Nevertheless, Nickerson says he is encouraged by the willingness of some institutions to wade in, if only in conjunction with a physical participant. “Many of the banks in our group have been able to give me quotes for NGL hedges,” he says. “Three years ago, we would have had to go to one of a few big trading houses, and that would have been it.”

Table Already Set

Producers are not the only ones eager to see a more robust hedging market in NGLs. In fact, Bradford Leach, executive director of energy research and product development at CME Group, the parent company of both NYMEX and the Chicago Mercantile Exchange, says the CME Group already has set the table for NGLs hedging. “We built our NGLs complex several years ago,” Leach remarks. “We do not think it is true that the financial products have lagged the physical market.”

Dan Brusstar, senior director of energy research for CME Group, adds, “We have a full suite, and the market is very liquid. The industry hedges as much as it needs to for both cash settlement and physical delivery contracts. We have 30 million barrels of open interest on our own exchange. Propane is very liquid, and ethane is traded within the CME Group natural gas product complex also.”

According to Brusstar, propane is hedged actively. “There is open interest for at least two years out. There is also a fair amount of open interest in ethane,” he says. “In the four or five years since we listed a full suite of contracts, the open interest and activity have been surprising, and not just in the United States, but also in Europe and the Far East.”

Leach notes that liquidity is a subjective term. “Certainly, you are not going to find the volumes in NGLs that you would in natural gas or crude oil and refined products. But in relative terms, there is liquidity within the CME Group NGL product complex, and we definitely want to encourage all potential parties to use those tools,” he states.

Brusstar adds natural gas fundamentals and timing have been no small issues in the NGL hedging market. “There was a glut of dry natural gas production, and prices collapsed. Then the industry brought on substantial volumes of NGLs,” he observes. “Just based on supply and demand, that is the time in any market when producers are going to want to lock in a floor, but the buyers are less likely to agree. In other markets, that might be the point where a financial player steps in as the counterparty, but several banks pulled back a bit after they got hurt in the natural as price collapse. That was especially the case beyond 12 months out.”

Longer-Term Activity

The NGL market is active enough in the near 12 months, asserts Mike Corley, president of Mercatus Energy Advisors in Houston. “But things get pretty quiet after that,” he allows. “That is not to say you cannot get anything done over the longer term, but the differentials and prices are not attractive.”

Corley suggests the lack of NGLs infrastructure also is an impediment to more active trading and hedging. “Counterparties are active in natural gas and crude oil, and even some refined products, because the underlying physical markets are well connected.

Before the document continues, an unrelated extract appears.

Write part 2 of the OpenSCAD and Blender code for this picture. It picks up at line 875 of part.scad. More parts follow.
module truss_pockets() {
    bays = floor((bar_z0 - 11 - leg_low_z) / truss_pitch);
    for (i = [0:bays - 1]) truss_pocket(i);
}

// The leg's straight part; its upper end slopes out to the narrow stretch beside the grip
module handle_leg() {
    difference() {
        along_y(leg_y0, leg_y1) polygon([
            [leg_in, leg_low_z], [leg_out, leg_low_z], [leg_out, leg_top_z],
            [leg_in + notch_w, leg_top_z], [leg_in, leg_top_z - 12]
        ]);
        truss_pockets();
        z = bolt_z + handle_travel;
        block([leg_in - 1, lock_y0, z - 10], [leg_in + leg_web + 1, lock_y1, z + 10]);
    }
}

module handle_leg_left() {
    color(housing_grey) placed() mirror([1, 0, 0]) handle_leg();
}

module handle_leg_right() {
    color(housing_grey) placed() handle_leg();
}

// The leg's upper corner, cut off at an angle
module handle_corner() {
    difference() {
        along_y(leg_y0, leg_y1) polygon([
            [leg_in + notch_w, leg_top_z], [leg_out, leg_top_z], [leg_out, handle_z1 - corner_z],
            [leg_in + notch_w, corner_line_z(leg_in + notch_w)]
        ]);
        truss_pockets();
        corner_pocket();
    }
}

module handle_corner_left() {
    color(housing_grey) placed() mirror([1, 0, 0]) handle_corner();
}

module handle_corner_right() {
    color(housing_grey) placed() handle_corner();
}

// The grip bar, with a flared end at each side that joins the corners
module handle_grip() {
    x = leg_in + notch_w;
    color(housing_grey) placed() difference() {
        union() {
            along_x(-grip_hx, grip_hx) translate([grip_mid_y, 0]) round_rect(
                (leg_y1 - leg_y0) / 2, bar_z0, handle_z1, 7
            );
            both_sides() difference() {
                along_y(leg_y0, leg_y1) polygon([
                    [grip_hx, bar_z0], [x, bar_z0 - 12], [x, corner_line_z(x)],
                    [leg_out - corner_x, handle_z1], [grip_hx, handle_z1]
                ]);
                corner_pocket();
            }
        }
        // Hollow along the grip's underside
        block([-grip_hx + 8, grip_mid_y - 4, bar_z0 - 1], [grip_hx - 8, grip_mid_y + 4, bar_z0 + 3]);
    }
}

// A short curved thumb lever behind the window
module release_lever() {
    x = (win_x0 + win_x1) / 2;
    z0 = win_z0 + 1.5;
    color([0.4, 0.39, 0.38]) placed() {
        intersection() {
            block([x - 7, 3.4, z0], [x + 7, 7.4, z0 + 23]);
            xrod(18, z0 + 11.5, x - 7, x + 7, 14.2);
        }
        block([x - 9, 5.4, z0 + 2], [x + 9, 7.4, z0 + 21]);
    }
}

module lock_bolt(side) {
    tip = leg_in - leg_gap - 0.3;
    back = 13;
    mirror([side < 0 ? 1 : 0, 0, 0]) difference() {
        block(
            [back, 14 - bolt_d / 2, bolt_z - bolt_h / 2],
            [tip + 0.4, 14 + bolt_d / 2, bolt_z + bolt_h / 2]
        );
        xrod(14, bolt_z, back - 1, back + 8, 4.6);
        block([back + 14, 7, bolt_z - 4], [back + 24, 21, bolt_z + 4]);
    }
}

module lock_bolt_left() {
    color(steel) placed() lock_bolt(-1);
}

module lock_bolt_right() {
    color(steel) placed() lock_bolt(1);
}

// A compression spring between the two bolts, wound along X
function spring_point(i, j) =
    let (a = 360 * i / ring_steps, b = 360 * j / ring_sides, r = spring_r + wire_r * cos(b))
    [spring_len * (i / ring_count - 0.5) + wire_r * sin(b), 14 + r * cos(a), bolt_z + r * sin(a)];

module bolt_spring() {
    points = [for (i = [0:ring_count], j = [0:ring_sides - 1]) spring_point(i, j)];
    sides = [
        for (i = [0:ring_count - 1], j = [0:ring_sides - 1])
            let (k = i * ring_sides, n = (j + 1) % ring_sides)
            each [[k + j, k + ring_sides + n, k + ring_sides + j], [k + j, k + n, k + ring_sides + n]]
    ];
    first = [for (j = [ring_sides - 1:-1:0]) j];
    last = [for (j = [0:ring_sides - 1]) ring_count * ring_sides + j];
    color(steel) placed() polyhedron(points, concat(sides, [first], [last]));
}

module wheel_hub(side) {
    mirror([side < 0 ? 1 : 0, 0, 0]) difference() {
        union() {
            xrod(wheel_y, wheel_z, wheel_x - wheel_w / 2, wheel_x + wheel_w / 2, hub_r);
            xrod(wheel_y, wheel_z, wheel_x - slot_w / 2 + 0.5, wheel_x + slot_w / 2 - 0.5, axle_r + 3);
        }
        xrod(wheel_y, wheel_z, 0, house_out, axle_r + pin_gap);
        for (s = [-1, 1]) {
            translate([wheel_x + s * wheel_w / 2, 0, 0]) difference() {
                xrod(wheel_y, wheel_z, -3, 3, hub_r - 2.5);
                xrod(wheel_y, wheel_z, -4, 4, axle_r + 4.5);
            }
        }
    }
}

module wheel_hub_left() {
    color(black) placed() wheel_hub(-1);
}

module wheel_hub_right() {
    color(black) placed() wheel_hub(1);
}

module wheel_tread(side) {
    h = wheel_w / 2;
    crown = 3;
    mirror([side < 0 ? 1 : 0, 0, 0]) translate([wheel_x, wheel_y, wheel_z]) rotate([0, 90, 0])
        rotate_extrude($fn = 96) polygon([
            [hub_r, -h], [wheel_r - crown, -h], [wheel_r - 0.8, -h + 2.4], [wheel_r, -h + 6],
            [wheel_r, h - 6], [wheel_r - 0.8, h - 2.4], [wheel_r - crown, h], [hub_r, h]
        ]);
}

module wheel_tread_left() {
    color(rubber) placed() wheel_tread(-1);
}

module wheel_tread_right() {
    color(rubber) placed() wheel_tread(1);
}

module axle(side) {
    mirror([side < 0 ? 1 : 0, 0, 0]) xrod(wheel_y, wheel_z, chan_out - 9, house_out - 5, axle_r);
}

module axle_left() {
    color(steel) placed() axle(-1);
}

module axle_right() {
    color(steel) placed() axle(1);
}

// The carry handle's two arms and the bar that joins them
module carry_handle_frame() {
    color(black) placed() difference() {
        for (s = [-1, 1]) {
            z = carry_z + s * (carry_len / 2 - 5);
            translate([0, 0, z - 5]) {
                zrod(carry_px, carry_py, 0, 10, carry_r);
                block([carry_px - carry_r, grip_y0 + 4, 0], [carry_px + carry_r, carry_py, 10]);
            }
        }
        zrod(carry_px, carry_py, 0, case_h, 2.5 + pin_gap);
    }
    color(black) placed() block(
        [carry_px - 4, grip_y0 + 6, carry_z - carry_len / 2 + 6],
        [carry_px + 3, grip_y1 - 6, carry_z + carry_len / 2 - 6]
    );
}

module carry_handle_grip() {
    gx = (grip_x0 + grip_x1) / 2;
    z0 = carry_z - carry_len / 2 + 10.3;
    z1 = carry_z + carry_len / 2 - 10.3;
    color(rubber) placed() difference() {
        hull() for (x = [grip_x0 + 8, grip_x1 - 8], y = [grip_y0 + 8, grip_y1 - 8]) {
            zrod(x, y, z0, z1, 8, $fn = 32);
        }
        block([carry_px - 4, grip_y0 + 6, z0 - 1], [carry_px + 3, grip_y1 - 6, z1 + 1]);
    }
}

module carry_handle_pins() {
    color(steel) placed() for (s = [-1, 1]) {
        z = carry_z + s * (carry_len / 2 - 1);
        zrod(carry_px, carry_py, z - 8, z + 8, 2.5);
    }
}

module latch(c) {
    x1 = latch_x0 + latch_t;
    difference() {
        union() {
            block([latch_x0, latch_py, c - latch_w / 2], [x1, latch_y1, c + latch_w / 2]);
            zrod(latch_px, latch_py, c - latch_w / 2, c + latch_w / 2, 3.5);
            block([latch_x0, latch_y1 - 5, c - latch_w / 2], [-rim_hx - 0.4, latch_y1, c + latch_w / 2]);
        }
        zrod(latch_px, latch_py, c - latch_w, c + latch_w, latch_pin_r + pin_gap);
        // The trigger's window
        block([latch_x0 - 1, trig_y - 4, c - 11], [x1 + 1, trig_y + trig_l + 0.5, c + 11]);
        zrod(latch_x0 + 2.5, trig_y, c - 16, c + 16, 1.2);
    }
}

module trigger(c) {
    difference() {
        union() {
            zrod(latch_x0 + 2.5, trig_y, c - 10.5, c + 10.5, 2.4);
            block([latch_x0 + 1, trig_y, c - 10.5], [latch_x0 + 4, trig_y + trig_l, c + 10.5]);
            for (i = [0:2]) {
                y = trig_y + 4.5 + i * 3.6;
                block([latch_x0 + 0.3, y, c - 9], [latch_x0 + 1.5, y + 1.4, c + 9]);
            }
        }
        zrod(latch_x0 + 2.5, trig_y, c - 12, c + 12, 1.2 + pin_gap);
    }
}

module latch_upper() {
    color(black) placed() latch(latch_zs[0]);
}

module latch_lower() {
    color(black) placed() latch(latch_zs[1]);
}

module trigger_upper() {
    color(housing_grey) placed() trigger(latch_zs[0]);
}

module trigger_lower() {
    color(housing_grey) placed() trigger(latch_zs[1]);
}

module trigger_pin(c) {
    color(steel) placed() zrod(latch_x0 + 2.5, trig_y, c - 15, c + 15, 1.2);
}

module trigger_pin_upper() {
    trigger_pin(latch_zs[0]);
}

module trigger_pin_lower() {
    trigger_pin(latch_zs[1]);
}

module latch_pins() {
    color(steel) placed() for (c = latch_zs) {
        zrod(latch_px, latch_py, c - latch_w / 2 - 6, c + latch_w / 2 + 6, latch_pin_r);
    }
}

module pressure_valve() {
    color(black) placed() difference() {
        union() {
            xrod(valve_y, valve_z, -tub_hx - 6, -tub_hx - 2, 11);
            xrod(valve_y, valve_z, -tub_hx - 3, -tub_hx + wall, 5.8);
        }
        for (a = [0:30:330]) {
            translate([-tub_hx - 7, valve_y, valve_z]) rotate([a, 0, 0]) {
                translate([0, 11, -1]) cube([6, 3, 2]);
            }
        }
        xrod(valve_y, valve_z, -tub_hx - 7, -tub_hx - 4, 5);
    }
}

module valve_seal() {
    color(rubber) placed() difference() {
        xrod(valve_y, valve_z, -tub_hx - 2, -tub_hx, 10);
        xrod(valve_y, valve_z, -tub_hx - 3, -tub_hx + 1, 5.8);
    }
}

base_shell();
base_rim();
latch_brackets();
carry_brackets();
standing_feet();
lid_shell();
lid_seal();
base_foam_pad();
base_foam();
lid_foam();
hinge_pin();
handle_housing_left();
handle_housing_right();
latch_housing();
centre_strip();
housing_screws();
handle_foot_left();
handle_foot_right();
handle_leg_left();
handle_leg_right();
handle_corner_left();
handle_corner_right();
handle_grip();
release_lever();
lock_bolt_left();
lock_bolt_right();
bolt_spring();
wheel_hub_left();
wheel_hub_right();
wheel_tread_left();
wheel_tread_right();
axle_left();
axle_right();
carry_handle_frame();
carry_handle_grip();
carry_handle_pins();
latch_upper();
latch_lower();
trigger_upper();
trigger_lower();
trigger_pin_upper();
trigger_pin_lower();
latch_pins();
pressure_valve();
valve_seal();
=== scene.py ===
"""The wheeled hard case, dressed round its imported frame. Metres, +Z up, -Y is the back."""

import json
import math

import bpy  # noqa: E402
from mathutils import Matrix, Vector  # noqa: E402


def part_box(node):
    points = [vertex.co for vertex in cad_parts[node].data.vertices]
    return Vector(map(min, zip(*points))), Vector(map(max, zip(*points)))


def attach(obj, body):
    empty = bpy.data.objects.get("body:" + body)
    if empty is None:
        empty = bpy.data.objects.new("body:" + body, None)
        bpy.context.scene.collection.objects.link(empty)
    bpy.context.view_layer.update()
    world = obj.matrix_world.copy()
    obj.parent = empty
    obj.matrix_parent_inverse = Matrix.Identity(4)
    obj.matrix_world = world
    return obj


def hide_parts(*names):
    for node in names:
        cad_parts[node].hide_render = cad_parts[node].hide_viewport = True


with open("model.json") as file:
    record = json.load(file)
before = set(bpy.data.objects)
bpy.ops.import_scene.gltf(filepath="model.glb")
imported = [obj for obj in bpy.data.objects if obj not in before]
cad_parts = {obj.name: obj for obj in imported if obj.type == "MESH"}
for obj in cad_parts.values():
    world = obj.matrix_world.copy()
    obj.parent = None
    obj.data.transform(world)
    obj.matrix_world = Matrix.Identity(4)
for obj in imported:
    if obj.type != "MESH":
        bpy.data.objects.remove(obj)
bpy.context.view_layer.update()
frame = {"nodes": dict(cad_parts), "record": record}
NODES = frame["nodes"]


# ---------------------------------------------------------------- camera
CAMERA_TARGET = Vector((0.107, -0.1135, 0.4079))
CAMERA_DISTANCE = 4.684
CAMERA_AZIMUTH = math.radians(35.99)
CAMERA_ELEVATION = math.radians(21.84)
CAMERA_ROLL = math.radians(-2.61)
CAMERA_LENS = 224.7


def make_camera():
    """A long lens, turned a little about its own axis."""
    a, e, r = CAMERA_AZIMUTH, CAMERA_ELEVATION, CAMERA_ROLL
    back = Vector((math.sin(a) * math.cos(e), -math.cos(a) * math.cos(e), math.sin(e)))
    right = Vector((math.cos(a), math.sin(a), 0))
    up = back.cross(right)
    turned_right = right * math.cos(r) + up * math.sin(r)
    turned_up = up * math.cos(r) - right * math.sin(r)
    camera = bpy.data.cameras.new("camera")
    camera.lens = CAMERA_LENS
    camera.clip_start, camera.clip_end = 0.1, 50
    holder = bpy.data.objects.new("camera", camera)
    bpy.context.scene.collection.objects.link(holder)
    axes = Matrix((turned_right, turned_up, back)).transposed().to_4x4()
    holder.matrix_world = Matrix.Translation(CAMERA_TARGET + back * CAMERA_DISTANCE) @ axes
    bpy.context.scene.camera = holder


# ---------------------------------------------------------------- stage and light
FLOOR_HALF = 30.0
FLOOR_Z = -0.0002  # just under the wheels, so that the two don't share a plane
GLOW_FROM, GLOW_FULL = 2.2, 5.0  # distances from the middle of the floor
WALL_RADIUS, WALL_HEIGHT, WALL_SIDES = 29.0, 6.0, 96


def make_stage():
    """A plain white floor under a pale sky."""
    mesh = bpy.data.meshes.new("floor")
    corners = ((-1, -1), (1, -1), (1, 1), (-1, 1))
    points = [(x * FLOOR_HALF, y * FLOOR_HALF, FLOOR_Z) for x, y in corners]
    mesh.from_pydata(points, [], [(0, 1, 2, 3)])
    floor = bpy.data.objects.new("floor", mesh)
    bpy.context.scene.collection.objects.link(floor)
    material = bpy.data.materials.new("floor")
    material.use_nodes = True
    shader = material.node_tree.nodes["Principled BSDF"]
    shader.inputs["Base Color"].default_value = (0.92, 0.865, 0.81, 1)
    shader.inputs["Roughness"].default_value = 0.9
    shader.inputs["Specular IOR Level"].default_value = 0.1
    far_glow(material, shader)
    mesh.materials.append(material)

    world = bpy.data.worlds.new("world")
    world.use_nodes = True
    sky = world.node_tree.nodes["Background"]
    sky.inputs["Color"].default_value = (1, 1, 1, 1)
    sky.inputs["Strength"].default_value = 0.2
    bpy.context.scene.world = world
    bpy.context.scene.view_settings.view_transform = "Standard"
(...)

They are less willing to participate in NGL trading or hedging because that infrastructure does not yet exist.”

The other factors he cites include the smaller market size in terms of both volumes and players, and the retail consumer element, at least for propane.

Citing numbers from early November, Corley says the open interest for NYMEX West Texas Intermediate crude oil futures in the front month, December, was 300,000 contracts. “For propane swaps on NYMEX ClearPort, it was 3,000, or 1 percent of WTI. For ethane, it was only 700. At that size, why would counterparties participate when they already are operating in crude oil and natural gas?” he asks. “Over time, those NGL contract volumes will grow; they could even double. But I do not see them expanding five or 10 times.”

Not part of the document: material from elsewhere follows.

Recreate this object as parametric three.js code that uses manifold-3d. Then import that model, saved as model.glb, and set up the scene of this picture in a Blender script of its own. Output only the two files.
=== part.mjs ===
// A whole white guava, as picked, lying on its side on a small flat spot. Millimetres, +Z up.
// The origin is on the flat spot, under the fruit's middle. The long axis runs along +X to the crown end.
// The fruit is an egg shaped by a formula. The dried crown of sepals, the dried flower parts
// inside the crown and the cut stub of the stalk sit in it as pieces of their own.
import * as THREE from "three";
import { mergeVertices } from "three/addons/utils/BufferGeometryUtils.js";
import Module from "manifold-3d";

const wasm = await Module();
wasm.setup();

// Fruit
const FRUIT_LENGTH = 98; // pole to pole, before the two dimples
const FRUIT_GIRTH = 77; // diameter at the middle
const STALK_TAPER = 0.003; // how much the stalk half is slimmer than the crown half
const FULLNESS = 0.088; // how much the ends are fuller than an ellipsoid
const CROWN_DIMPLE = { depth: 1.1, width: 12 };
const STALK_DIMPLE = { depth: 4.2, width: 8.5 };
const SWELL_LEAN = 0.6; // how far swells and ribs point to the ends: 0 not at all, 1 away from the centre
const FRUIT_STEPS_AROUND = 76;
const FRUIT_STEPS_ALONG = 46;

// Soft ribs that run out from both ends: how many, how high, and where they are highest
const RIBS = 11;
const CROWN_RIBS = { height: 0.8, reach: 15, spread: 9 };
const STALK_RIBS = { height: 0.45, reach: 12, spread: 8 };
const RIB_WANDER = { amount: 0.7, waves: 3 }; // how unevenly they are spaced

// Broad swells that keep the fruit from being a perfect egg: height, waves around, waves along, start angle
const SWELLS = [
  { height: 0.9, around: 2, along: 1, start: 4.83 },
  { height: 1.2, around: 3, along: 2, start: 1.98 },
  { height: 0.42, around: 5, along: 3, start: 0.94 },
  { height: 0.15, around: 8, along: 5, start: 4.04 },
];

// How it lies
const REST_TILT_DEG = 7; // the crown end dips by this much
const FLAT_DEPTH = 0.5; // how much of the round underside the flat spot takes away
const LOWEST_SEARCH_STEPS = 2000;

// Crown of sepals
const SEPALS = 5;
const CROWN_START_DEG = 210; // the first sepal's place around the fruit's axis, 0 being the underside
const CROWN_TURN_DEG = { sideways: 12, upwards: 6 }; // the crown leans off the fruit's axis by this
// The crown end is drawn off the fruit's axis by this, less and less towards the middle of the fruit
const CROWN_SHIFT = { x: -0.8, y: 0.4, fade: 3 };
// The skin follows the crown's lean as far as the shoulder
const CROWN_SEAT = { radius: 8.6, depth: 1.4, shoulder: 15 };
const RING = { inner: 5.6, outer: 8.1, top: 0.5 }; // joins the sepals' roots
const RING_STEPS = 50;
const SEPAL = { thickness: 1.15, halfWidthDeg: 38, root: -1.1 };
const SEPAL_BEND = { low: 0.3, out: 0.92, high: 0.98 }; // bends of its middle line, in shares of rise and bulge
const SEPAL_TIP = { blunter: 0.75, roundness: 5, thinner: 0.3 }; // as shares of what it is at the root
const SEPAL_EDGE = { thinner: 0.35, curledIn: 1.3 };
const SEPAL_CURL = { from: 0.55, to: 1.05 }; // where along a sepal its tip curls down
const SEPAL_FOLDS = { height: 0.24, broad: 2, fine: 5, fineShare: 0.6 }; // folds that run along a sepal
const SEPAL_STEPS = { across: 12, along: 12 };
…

LINN Energy’s Rockov points out that with NGL output rising across North America, and with NGLs representing a vital and growing part of the total production stream for many oil and gas companies, the ability to hedge the liquids component will become increasingly important. “NGLs are becoming a larger portion of U.S. production for many producers,” he states. “We believe the market to hedge NGL volumes will continue to evolve.”

Relatively Small Market

Even if the tools are available, market watchers report they are not being taken up to the extent that otherwise might be expected. “The NGL hedging business is not a huge market,” comments Teri Viswanath, director of commodity strategy at BNP Paribas in New York. “With the growth in NGL production, we thought that there would be more hedging, but we have not really seen it.”

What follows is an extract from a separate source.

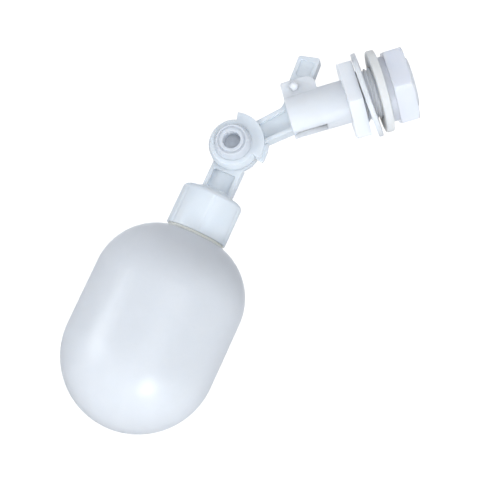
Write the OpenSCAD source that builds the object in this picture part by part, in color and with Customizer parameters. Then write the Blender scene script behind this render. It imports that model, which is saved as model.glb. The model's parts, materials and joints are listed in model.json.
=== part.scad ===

Nevertheless, she reiterates, there is a growing need with more producers of NGL and increasing daily production volumes. “Volumes are rising dramatically, but the available hedges are relatively illiquid. They are there, but they are analogous to refined products such as jet fuel,” Viswanath explains. “People have developed mostly dirty hedges pegged to the barrel of crude oil. But that is a problem because the proxies do not stay in their bands.”

Viswanath underscores that the buyers of NGLs are fragmented, and vary greatly in buying power. Huge petrochemical companies that buy ethane feedstocks for steam crackers, obviously have a great deal of leverage, but local propane distributors do not. “Intermediary banks such as us would welcome the opportunity to participate in this market, but the fragmented nature hinders development,” she notes.

Today’s conditions have been exacerbated further by temporal issues, Viswanath continues. “The absence of a winter last year–at least in heating demand terms–was hard on natural gas prices and increased storage, but it was particularly hard on propane demand,” she says.

While some market watchers suggest volatility in NGL pricing drives producers to seek more hedging, Viswanath turns that observation around. “The inability for producers to hedge means more volatility,” she insists. “That said, there is no great near-term solution to NGL hedging. Producers will be exposed to short-term price fluctuations, but the long-term price is expected to rise, so that is OK when you are naturally long. Given the number of ethane crackers and propane terminals, not to mention dehydrogenation plants, the long-term story on NGLs is good.”